PROBLEM TO WORK ON
Repeat everything from the line holding "color(zinc) span([latch_x +" to the line holding "in imported if", inclusive, exactly. Leave out the rest.

DATA LINES
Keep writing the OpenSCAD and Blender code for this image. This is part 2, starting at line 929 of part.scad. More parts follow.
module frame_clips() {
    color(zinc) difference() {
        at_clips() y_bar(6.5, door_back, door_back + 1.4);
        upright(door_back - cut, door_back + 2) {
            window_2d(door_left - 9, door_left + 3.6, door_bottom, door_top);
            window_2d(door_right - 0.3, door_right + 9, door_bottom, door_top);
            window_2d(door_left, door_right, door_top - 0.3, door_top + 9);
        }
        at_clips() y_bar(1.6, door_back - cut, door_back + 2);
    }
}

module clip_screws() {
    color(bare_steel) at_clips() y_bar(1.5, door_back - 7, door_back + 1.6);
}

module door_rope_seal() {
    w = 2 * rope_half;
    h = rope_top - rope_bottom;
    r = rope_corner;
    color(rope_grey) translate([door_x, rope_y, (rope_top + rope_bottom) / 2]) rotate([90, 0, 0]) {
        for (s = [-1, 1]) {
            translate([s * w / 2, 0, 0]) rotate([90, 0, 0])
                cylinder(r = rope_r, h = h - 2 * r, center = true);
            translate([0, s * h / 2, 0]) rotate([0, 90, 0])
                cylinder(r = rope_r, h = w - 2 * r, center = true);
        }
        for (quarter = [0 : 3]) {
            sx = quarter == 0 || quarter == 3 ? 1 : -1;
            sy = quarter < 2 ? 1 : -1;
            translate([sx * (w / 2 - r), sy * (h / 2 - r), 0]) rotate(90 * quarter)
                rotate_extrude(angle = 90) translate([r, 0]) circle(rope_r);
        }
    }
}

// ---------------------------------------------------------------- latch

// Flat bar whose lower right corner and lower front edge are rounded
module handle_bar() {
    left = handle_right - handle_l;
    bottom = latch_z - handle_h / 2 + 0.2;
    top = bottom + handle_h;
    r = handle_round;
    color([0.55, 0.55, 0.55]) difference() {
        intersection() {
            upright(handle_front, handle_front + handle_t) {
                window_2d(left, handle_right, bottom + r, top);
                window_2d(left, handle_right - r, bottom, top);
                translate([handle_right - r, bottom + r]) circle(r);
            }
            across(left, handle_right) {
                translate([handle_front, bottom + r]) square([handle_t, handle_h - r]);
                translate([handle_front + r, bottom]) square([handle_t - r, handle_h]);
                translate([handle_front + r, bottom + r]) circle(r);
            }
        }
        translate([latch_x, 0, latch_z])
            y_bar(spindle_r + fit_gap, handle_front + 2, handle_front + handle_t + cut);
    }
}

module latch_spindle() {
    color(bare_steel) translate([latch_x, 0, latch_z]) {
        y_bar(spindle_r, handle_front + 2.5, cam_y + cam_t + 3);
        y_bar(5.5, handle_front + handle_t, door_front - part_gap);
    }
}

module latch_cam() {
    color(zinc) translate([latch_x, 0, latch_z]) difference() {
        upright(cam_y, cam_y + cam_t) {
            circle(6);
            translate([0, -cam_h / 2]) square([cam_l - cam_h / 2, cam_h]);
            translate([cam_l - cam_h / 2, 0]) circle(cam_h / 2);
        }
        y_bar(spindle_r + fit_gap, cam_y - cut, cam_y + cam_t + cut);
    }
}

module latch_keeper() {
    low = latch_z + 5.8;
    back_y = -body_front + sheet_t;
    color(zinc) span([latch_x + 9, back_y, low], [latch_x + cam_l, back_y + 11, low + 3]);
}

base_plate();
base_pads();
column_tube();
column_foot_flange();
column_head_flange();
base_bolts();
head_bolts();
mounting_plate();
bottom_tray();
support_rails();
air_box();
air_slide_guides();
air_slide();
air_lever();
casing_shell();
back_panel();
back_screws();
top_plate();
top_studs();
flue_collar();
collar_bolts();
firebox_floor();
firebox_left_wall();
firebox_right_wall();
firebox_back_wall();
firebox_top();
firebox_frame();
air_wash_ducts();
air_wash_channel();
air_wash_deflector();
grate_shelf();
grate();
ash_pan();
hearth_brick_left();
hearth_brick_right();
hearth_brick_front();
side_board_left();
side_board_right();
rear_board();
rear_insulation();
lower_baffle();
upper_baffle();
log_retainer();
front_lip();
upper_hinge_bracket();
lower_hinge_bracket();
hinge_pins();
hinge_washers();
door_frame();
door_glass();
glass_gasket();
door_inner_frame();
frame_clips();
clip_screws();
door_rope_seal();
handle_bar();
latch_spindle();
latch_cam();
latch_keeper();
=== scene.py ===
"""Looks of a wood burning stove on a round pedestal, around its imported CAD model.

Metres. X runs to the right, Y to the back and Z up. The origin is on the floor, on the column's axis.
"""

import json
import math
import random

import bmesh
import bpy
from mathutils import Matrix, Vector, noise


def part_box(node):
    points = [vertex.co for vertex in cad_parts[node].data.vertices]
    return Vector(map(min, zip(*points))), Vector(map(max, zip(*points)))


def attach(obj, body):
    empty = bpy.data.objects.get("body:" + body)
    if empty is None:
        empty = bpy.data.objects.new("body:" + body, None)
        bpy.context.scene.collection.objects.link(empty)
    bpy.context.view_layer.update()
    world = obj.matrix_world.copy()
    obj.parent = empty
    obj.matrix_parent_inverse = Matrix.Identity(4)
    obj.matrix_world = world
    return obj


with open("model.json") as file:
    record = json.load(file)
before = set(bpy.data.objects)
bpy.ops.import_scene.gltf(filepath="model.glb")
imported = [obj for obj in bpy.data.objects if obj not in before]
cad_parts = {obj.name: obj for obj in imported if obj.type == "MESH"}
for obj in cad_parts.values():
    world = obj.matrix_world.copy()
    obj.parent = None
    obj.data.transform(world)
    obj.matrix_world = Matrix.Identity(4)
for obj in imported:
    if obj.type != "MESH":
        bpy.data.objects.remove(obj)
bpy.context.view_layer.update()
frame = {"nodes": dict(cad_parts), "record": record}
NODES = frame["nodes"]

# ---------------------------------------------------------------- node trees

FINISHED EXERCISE
    color(zinc) span([latch_x + 9, back_y, low], [latch_x + cam_l, back_y + 11, low + 3]);
}

base_plate();
base_pads();
column_tube();
column_foot_flange();
column_head_flange();
base_bolts();
head_bolts();
mounting_plate();
bottom_tray();
support_rails();
air_box();
air_slide_guides();
air_slide();
air_lever();
casing_shell();
back_panel();
back_screws();
top_plate();
top_studs();
flue_collar();
collar_bolts();
firebox_floor();
firebox_left_wall();
firebox_right_wall();
firebox_back_wall();
firebox_top();
firebox_frame();
air_wash_ducts();
air_wash_channel();
air_wash_deflector();
grate_shelf();
grate();
ash_pan();
hearth_brick_left();
hearth_brick_right();
hearth_brick_front();
side_board_left();
side_board_right();
rear_board();
rear_insulation();
lower_baffle();
upper_baffle();
log_retainer();
front_lip();
upper_hinge_bracket();
lower_hinge_bracket();
hinge_pins();
hinge_washers();
door_frame();
door_glass();
glass_gasket();
door_inner_frame();
frame_clips();
clip_screws();
door_rope_seal();
handle_bar();
latch_spindle();
latch_cam();
latch_keeper();
=== scene.py ===
"""Looks of a wood burning stove on a round pedestal, around its imported CAD model.

Metres. X runs to the right, Y to the back and Z up. The origin is on the floor, on the column's axis.
"""

import json
import math
import random

import bmesh
import bpy
from mathutils import Matrix, Vector, noise


def part_box(node):
    points = [vertex.co for vertex in cad_parts[node].data.vertices]
    return Vector(map(min, zip(*points))), Vector(map(max, zip(*points)))


def attach(obj, body):
    empty = bpy.data.objects.get("body:" + body)
    if empty is None:
        empty = bpy.data.objects.new("body:" + body, None)
        bpy.context.scene.collection.objects.link(empty)
    bpy.context.view_layer.update()
    world = obj.matrix_world.copy()
    obj.parent = empty
    obj.matrix_parent_inverse = Matrix.Identity(4)
    obj.matrix_world = world
    return obj


with open("model.json") as file:
    record = json.load(file)
before = set(bpy.data.objects)
bpy.ops.import_scene.gltf(filepath="model.glb")
imported = [obj for obj in bpy.data.objects if obj not in before]
cad_parts = {obj.name: obj for obj in imported if obj.type == "MESH"}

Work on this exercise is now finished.